[Collected data]
►
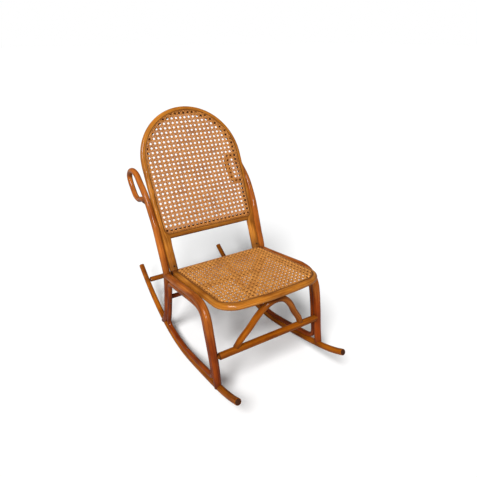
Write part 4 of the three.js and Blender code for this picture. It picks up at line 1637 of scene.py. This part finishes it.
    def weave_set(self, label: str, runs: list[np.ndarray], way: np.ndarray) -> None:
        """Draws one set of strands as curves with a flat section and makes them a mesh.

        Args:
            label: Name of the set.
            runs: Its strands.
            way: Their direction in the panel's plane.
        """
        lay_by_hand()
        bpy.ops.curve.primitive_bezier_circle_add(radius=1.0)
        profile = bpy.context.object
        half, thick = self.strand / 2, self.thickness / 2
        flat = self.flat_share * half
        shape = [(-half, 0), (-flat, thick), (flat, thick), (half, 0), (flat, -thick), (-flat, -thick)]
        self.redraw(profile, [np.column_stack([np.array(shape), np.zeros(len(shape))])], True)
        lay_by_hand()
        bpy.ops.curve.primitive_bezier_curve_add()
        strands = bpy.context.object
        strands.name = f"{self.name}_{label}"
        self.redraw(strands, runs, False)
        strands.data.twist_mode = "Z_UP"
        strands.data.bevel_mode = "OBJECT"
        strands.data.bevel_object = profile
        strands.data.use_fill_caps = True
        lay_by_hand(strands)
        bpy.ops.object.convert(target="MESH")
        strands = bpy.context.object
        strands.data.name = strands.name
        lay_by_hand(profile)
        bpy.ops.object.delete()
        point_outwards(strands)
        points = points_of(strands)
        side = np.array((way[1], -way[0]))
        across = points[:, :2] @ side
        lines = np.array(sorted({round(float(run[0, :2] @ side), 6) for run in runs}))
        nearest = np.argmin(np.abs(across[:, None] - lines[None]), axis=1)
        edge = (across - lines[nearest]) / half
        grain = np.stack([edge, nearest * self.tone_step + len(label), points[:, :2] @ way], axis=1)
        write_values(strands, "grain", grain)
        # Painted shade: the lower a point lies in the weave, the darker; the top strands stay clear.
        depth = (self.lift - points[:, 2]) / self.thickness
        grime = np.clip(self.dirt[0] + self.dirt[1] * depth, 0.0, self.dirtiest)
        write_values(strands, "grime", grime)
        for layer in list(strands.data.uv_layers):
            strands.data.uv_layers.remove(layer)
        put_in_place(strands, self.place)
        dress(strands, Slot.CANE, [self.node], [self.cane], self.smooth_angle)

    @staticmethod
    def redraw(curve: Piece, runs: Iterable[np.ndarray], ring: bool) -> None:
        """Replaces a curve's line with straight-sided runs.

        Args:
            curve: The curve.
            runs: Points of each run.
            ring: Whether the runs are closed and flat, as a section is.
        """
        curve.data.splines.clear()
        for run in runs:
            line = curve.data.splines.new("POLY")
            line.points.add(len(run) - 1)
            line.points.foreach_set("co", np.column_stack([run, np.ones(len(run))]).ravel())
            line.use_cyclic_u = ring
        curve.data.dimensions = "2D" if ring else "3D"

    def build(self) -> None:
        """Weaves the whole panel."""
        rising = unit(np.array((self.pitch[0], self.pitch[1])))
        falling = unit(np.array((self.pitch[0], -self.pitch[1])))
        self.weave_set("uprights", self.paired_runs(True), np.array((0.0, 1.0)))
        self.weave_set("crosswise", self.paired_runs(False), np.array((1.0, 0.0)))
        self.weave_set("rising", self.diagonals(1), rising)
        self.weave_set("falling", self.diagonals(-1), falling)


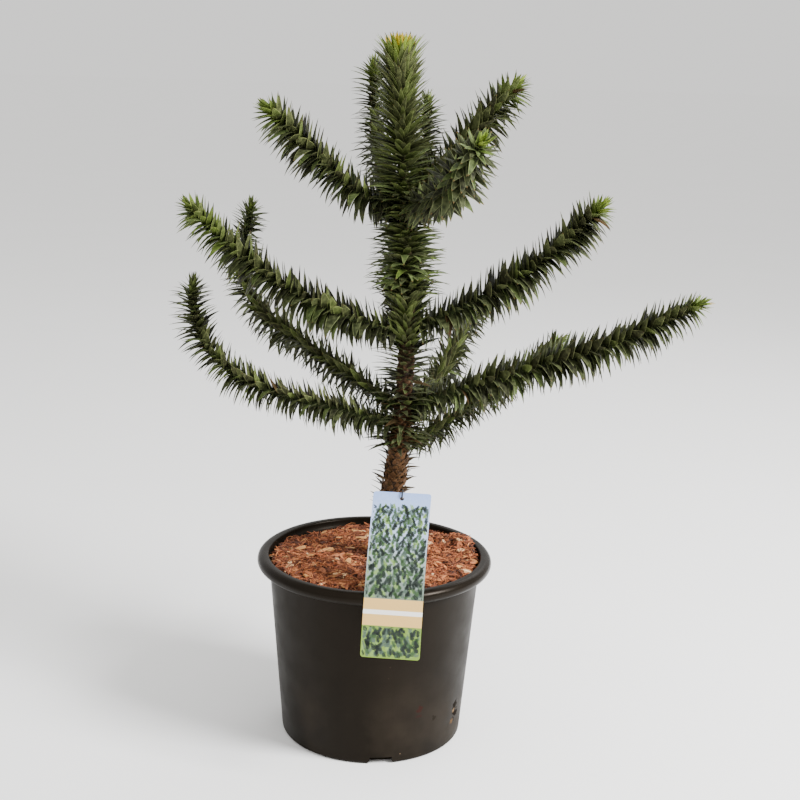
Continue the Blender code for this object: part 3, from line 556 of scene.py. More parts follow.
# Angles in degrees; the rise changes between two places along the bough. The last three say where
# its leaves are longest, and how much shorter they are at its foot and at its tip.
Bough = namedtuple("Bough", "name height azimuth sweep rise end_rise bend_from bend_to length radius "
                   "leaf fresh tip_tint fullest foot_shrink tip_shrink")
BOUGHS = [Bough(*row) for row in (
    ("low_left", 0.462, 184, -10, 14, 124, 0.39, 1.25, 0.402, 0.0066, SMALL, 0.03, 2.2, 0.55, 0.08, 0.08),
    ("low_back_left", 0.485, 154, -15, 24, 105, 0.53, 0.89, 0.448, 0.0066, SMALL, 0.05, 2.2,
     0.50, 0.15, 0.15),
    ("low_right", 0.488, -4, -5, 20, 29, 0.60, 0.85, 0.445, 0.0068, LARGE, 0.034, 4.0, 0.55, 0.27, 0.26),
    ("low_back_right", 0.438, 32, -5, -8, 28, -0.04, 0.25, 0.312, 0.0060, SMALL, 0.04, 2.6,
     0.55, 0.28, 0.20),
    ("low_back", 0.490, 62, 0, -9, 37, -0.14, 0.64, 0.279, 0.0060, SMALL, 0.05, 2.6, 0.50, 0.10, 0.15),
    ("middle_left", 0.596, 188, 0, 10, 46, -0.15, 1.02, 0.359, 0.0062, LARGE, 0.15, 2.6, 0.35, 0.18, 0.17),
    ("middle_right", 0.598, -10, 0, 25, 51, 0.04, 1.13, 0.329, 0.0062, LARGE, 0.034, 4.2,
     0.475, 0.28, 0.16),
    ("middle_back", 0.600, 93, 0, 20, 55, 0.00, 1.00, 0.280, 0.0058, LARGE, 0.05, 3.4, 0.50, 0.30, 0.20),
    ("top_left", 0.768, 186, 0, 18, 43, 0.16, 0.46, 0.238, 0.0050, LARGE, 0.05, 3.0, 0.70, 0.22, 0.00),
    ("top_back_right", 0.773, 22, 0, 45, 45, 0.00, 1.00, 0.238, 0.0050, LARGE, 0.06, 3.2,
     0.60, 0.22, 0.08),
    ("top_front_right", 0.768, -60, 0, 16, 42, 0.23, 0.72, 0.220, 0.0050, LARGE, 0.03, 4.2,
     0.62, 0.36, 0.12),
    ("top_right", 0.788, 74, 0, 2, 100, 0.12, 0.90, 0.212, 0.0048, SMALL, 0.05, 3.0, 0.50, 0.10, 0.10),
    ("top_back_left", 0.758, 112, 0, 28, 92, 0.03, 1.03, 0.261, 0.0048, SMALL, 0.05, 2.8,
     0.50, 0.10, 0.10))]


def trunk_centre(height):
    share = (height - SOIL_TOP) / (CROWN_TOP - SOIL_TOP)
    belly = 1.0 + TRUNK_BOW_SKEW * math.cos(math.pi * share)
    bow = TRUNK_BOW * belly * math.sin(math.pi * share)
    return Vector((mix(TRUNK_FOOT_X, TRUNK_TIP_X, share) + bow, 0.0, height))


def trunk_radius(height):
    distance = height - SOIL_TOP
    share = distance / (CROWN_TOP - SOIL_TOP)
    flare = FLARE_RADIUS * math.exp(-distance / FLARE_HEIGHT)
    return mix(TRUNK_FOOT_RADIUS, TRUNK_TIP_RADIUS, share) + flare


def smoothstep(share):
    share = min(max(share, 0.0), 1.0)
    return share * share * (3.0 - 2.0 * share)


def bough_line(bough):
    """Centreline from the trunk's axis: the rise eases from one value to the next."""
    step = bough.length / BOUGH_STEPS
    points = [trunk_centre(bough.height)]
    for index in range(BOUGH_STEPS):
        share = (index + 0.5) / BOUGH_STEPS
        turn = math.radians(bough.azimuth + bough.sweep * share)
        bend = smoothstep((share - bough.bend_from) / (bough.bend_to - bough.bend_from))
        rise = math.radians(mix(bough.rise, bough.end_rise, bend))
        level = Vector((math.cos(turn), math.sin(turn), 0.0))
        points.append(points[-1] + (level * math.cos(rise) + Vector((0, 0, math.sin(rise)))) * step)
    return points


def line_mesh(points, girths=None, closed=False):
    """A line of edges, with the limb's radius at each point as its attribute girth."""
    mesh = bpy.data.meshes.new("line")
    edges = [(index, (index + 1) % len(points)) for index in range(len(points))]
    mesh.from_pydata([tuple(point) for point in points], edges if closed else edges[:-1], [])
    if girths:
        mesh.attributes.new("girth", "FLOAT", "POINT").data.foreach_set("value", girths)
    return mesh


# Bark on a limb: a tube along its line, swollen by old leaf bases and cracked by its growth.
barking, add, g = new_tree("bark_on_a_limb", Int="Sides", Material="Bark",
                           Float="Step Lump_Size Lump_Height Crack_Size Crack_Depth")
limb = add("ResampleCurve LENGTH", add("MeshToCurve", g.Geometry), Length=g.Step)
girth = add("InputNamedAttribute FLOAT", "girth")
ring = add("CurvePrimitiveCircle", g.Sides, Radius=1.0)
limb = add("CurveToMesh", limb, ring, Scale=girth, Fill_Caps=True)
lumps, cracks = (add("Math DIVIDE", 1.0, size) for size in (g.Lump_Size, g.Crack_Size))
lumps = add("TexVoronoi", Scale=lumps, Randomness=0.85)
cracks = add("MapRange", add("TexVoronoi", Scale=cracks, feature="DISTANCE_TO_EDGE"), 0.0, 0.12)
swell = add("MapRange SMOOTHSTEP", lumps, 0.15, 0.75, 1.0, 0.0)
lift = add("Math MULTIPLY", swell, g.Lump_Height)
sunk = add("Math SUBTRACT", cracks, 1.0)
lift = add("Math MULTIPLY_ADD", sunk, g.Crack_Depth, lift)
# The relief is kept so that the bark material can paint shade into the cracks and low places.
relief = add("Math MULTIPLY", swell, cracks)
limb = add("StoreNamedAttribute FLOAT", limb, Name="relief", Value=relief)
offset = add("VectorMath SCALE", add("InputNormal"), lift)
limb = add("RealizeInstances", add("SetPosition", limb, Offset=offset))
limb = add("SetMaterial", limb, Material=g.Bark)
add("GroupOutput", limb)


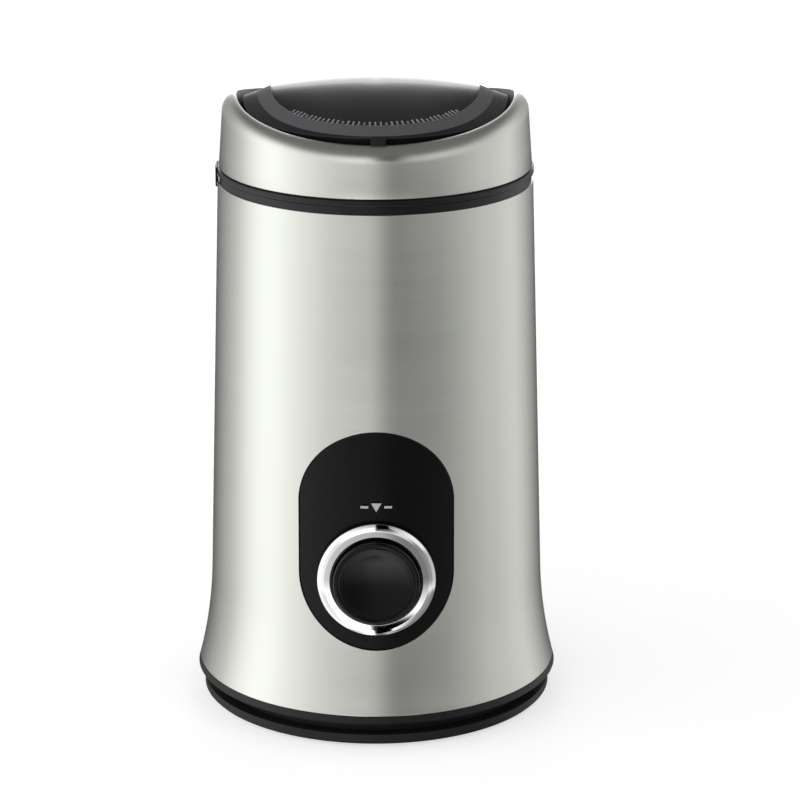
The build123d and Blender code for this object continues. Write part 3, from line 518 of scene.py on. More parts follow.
◄
(Short exercise): Gather all lines from the records above in which "code" appears.

(Completed task):
Write part 4 of the three.js and Blender code for this picture. It picks up at line 1637 of scene.py. This part finishes it.
Continue the Blender code for this object: part 3, from line 556 of scene.py. More parts follow.
The build123d and Blender code for this object continues. Write part 3, from line 518 of scene.py on. More parts follow.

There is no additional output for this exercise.